#### REQUIRED WORK
From the listing below, tally the lines that include "with". Return only the total.

# START OF STORED DATA

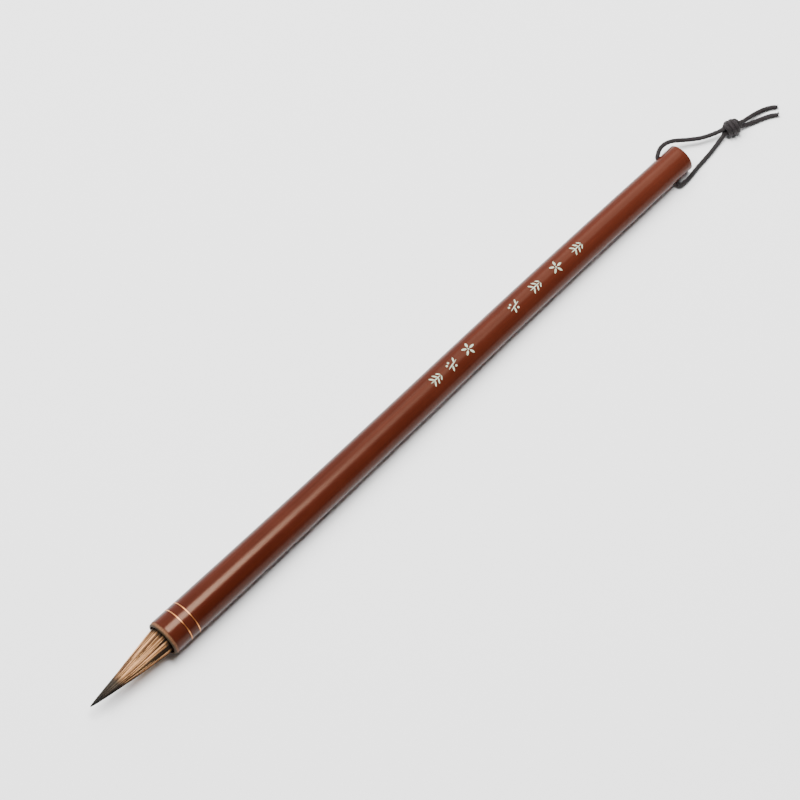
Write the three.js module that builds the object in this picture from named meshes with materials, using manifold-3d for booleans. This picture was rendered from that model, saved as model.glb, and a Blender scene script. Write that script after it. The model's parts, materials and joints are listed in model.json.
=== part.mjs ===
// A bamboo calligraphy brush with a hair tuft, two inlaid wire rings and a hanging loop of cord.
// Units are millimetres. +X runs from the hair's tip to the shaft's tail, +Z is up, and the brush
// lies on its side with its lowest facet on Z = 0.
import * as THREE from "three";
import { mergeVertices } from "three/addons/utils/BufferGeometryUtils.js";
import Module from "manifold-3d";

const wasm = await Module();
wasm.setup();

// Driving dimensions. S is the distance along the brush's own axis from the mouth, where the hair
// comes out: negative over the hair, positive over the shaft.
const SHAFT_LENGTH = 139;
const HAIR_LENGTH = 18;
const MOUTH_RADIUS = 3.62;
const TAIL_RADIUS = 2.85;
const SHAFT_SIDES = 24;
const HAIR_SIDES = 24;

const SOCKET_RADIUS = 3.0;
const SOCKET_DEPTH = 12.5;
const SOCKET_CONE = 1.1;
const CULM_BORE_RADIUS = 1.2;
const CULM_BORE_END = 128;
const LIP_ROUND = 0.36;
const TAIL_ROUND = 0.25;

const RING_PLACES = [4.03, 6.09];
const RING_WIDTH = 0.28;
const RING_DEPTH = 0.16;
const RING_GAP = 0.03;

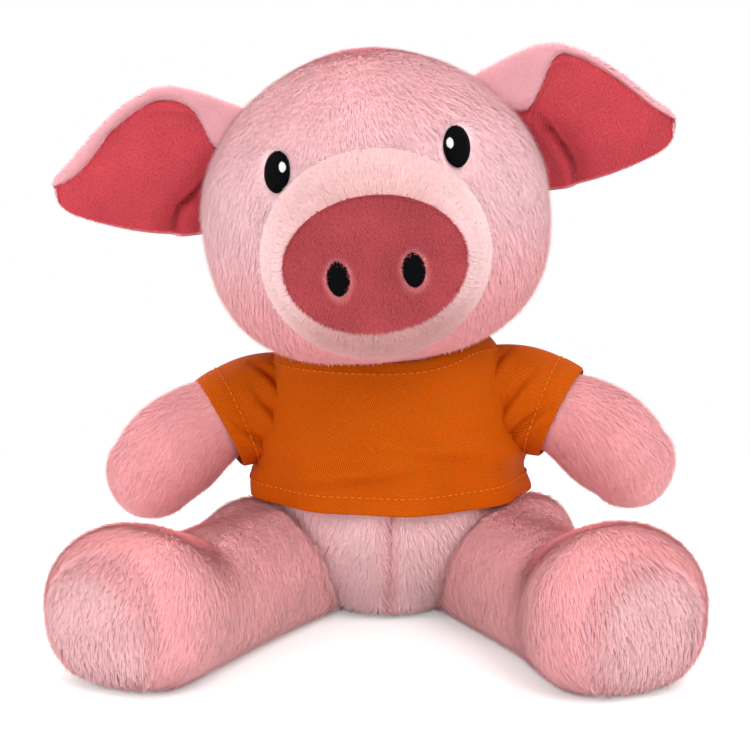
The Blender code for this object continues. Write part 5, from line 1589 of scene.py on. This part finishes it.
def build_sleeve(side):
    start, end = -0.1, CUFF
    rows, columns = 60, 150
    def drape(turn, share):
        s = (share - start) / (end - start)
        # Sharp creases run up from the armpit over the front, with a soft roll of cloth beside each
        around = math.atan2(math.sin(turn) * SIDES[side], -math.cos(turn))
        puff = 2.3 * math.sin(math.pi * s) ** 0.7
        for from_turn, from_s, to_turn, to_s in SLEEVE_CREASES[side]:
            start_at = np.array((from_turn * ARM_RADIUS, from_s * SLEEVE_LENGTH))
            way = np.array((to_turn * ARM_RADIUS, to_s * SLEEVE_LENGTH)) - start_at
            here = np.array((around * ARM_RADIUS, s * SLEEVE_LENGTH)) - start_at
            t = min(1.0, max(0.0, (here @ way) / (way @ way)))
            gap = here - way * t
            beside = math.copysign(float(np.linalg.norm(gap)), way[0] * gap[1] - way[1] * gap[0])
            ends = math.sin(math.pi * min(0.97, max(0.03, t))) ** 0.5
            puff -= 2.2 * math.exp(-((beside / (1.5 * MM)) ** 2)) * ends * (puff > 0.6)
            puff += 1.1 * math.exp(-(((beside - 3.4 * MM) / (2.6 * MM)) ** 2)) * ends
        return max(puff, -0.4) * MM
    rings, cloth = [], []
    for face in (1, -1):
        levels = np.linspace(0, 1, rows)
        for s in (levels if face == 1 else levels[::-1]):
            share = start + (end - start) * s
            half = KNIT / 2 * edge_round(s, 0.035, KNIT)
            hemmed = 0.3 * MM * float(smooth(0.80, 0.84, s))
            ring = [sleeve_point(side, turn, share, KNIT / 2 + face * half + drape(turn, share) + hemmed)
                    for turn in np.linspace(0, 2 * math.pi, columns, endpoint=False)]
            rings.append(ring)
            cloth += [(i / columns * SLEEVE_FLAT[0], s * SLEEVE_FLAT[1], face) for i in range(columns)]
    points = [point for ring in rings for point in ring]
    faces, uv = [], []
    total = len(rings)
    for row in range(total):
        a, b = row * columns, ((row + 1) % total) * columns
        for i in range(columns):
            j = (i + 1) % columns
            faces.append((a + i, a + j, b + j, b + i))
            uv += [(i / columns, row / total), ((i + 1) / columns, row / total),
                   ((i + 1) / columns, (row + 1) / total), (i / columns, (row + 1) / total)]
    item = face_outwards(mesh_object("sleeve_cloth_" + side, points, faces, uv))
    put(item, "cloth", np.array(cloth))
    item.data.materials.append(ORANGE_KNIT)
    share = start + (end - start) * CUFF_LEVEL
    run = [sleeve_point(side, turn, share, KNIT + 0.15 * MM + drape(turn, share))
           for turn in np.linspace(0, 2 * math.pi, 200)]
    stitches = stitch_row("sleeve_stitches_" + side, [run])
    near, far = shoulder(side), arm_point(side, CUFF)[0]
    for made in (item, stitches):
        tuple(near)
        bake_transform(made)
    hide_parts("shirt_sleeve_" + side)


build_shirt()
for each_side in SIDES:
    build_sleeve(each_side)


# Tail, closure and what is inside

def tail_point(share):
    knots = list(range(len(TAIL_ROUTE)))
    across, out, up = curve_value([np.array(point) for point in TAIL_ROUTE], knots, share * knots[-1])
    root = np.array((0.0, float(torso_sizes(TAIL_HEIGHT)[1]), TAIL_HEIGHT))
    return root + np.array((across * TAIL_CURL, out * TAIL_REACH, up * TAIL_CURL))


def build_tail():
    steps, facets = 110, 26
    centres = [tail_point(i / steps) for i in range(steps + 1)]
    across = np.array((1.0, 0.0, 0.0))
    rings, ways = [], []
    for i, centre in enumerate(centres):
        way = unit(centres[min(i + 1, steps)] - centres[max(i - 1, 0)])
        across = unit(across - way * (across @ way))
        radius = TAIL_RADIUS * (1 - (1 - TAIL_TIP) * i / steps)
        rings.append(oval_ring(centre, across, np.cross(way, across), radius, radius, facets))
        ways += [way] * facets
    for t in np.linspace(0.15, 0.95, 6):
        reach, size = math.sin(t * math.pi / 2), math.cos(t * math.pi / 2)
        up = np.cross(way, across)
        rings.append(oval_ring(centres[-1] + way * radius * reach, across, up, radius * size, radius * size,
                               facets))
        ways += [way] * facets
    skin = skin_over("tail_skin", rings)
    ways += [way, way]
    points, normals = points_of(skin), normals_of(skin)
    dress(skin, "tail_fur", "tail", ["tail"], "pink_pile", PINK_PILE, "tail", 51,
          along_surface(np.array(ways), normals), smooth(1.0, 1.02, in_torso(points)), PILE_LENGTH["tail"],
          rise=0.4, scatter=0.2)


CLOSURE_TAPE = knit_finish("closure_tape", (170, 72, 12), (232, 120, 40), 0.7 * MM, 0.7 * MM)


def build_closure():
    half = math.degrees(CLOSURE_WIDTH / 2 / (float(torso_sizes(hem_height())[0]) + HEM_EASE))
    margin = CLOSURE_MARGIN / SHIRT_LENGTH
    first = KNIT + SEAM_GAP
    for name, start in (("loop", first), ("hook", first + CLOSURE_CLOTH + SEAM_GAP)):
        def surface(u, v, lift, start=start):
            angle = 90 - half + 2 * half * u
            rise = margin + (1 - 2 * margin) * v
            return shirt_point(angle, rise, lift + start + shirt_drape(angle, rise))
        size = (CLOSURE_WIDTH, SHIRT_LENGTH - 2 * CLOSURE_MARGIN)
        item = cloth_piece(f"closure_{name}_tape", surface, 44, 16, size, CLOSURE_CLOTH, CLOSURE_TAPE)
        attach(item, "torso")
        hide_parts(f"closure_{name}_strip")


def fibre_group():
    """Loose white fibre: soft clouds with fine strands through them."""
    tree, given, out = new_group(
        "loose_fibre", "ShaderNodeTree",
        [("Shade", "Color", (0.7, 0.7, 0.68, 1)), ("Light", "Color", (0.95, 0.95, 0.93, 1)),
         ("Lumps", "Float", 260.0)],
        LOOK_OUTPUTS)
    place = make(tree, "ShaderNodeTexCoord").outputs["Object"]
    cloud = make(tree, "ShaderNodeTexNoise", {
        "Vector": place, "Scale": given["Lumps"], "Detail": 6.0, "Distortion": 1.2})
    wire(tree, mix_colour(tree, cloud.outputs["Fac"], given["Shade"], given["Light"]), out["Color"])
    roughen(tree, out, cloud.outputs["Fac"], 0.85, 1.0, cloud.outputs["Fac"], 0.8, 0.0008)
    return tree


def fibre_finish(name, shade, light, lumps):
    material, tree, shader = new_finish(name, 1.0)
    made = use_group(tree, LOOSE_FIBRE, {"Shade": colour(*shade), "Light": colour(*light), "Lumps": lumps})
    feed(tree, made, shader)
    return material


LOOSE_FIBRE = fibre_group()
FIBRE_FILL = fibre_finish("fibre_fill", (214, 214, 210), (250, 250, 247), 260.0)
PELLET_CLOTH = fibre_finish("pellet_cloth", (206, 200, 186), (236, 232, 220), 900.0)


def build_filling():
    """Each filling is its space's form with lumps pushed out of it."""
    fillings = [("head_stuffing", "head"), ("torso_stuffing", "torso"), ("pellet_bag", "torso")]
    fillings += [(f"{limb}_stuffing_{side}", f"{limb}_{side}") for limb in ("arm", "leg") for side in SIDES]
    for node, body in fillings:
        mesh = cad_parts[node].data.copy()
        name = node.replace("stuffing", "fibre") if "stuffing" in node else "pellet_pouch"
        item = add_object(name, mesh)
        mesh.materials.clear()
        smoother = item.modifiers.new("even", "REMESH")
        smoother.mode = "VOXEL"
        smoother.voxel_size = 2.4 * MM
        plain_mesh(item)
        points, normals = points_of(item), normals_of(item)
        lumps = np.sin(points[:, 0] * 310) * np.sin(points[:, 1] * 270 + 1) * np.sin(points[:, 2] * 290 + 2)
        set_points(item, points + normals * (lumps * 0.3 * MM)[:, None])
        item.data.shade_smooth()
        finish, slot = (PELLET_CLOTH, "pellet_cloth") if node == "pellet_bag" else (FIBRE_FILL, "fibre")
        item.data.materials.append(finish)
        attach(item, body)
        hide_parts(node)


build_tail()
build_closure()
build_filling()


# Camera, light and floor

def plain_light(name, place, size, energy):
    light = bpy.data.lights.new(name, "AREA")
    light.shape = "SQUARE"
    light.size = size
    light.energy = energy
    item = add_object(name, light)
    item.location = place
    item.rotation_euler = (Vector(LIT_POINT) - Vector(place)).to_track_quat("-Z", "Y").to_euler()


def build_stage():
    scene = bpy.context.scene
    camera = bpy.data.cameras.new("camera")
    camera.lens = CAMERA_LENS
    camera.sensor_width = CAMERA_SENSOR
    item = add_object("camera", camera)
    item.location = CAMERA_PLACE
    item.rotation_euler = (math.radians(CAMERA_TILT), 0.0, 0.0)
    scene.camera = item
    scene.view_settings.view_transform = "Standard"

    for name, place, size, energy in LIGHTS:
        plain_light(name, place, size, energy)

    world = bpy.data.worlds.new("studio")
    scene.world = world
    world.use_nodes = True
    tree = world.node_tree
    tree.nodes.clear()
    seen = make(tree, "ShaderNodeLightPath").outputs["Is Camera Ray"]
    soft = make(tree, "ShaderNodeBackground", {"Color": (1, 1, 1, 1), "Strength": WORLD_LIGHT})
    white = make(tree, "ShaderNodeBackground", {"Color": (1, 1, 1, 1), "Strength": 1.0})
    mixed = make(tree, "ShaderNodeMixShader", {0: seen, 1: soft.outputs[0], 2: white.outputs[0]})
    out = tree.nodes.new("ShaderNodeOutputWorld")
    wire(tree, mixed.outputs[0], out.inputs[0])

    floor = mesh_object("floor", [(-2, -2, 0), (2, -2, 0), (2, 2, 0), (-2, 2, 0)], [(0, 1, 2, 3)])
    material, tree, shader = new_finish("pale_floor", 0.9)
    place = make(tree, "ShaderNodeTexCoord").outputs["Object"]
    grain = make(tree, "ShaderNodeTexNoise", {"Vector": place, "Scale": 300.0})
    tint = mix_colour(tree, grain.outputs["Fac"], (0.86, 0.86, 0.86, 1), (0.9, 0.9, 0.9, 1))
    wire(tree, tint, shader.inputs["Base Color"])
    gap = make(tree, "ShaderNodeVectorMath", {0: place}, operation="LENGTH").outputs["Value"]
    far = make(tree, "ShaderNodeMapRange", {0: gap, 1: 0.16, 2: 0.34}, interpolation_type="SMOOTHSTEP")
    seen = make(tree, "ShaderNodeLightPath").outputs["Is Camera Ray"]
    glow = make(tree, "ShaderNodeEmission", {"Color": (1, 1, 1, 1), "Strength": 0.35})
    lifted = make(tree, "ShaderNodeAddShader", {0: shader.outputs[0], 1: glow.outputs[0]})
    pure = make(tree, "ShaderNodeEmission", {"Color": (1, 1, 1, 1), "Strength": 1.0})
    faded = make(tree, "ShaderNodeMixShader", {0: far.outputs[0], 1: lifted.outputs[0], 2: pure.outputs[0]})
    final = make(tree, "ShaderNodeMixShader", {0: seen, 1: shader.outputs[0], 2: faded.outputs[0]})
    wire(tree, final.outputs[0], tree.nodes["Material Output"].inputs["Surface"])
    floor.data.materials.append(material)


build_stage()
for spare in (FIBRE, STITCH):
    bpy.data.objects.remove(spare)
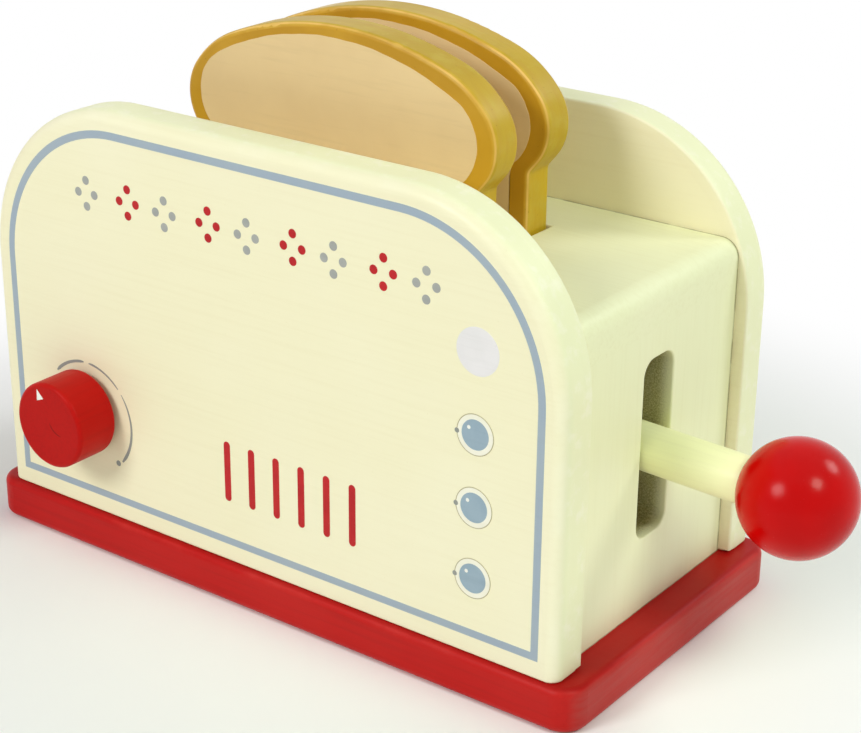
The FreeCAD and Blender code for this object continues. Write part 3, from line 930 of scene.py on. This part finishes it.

# END OF STORED DATA

#### RESULT BELOW
6